Claire Simon a la chance d’avoir un acteur si brillant devant sa caméra : il dicte ses règles du jeu au film. C’est un travailleurs, un laborieux qui aime la nature, privilégie les rapports humains et sa vie familiale, qui s’empêche de trop se disperser pour s’impliquer pleinement dans ses choix artistiques, souvent inattendus. Il y a une envie d’être intègre, de ne pas se compromettre. Le désir du défi, également. Il a été reconnu tardivement. Il profite de cette liberté. Enfant de la balle, bohème, Swann Arlaud a une approche simple de son métier : il n’est pas du genre à tricher. Sauf peut-être avec son physique adulescent : on ne lui donnerait pas ses quarante ans.

Un amour de Swann

C’est ce qui frappe dans Vous ne désirez que moi. On ne désire que lui. Il est séduisant, dandy proustien aux airs de Patrick Dewaere. Il aura du attendre la trentaine pour émerger des seconds-rôles à répétition. Il avait une belle intensité, mais il lui manquait une forme de densité. Trop joli? Trop cérébral? Trop lisse? Il faut attendre Crawl en 2013 pour le voir propulser en tête d’affiche. Depuis sept ans, il s’affirme : Ni le ciel, ni la terre et Les anarchistes en 2015, Une vie en 2016, Petit paysan en 2017, Grâce à Dieu en 2018, Perdrix en 2019… Il enchaîne courts métrages, films indépendants, grosses productions (Comment je suis devenu un super-héros), passages dans les lycées, militantisme alternatif, séries TV et scènes (mis en scène par sa mère ou par son beau-père, le réalisateur et directeur de la photographie Bruno Nuytten).

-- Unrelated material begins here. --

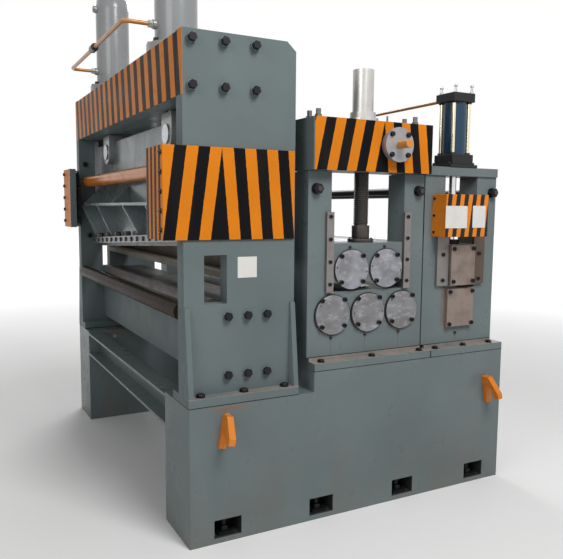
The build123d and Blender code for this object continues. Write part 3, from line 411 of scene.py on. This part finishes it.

A chaque fois, il endosse parfaitement le costume de son personnage, lui insuffle la sincérité requise pour le rendre crédible, l’emmène vers des territoires émotionnels grâce à son charisme discret et un professionnalisme qui masque un certain perfectionnisme.

Vous ne désirez que moi résume bien le jeu de Swann Arlaud. Ce n’est pas qu’une affaire de technique. Mais c’est visiblement une question d’exigence. Cet amour-là pour son métier, même si parfois il a besoin de s’en retirer, transparaît à chaque plan. Comme l’a écrit Yann Andréa : « Et tandis que je vous oublie je pense encore à vous. » Même si on peut oublier un film avec Swann Arlaud, on pense encore à lui.